**Decision trees**

**Important points to remember:**

- Decision trees are used to detect non-linear interactions and cannot map linear relationship.
- In DT, Model can be deployed and used for feature selection in addition to being effective classifiers.
- A binary structure where each node best splits the data to classify a response variable.
- Tree starts with Root (1
^{st}node) and ends with final nodes (Leaves of the tree) - Repeatedly splits the data set that maximizes Information Gain of each split.
- Best use of Decision tree is when your solution required Representation.

**Advantages:**

- Decision trees can handle both nominal and numerical attributes and datasets that may have errors and also missing values
- Decision trees representation is rich enough to represent any discrete-value classifier.
- Decision trees are considered to be a nonparametric method.
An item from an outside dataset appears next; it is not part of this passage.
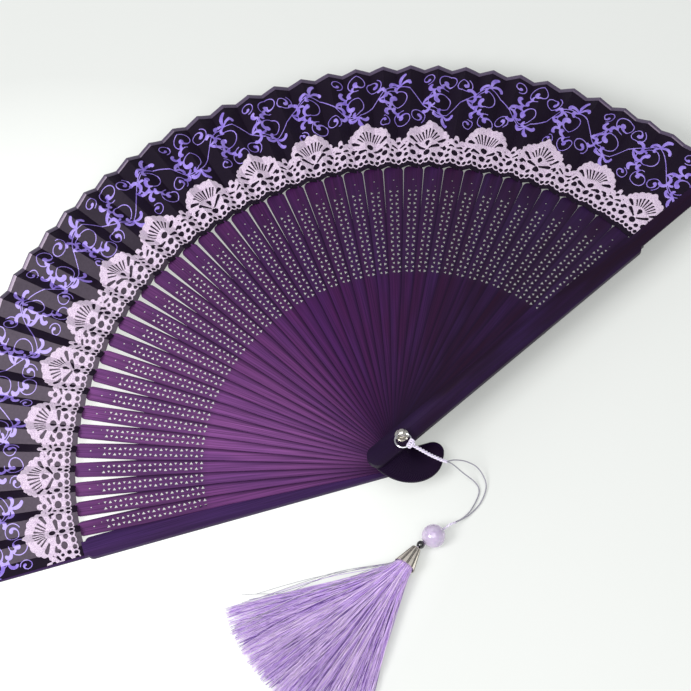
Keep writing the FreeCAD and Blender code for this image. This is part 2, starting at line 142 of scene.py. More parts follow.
def on_panel(j, angle, radius, lift):
    """Points at a lift above the leaf's underside, on panel j between crease j and crease j + 1.

    The cloth bows slightly between its creases, one way and the other along its length.
    """
    here, there = CREASES[j], CREASES[j + 1]
    share = ((here[0] - angle) / (here[0] - there[0]))[..., None]
    depth = (radius - LEAF_INNER) / (LEAF_OUTER - LEAF_INNER)
    bow = CLOTH_BOW * np.sin(math.pi * share[..., 0]) * depth * np.sin(depth * BOW_WAVES + BOW_SHIFT * j)

    def on_crease(crease):
        turn = math.radians(crease[0])
        level = crease[1] + (crease[2] - crease[1]) * depth
        return np.stack([radius * math.cos(turn), radius * math.sin(turn), level], -1)

    spots = on_crease(here) * (1 - share) + on_crease(there) * share
    spots[..., 2] += lift + bow
    return spots


# ---------------------------------------------------------------- meshes


def join_parts(parts):
    """One list of corners, faces and material numbers from several (corners, faces, material) parts."""
    corners, faces, numbers = [], [], []
    count = 0
    for spots, loops, number in parts:
        spots = np.asarray(spots, float).reshape(-1, 3)
        corners.append(spots)
        faces += [tuple(int(i) + count for i in loop) for loop in loops]
        numbers += [number] * len(loops)
        count += len(spots)
    return np.concatenate(corners), faces, numbers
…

This means that they have no assumptions about the space distribution and the classifier structure.

**Disadvantages:**

- Most of the algorithms (like ID3 and C4.5) require that the target attribute will have only discrete values.
- As decision trees use the “divide and conquer” method, they tend to perform well if a few highly relevant attributes exist, but less so if many complex interactions are present.
- The greedy characteristic of decision trees leads to another disadvantage that should be pointed out. This is its over-sensitivity to the training set, to irrelevant attributes and to noise.

**Pruning**

Simplify the tree after the learning algorithm terminates and also complements early stopping. It helps to avoid overfitting.

Pruning: *Intuition*

Train a complex tree, simplify later

After Pruning

Pruning: *Motivation*

More leaves in splitting, more complexity

Simple measure of complexity of tree

L(T) = # of leaf nodes (number of leaf nodes) decides complexity of tree

Balance Simplicity and predictive power

- Too complex, risk of overfitting.
- Too simple, high classification error.

For balancing, one should check

- How well tree fits the data
- Complexity of tree

Total cost = measure of fit + measure of complexity

** **= Classification error + number of leaf nodes

Total Cost C(T) = Error (T) + α L(T), where α is tuning parameter

If α=0, Standard decision tree learning

If α=∞, a tree with no decision in it.

If α in between: Balance fit and complexity of the tree

**When to use Decision tree**

- When you want your model to be simple/explainable.
- When you don’t have to be worried about feature selection or regularization and/or Multicollinearity.
- You can overfit the tree and build a model if you are sure of validation or test data set is going to be subset of training data set.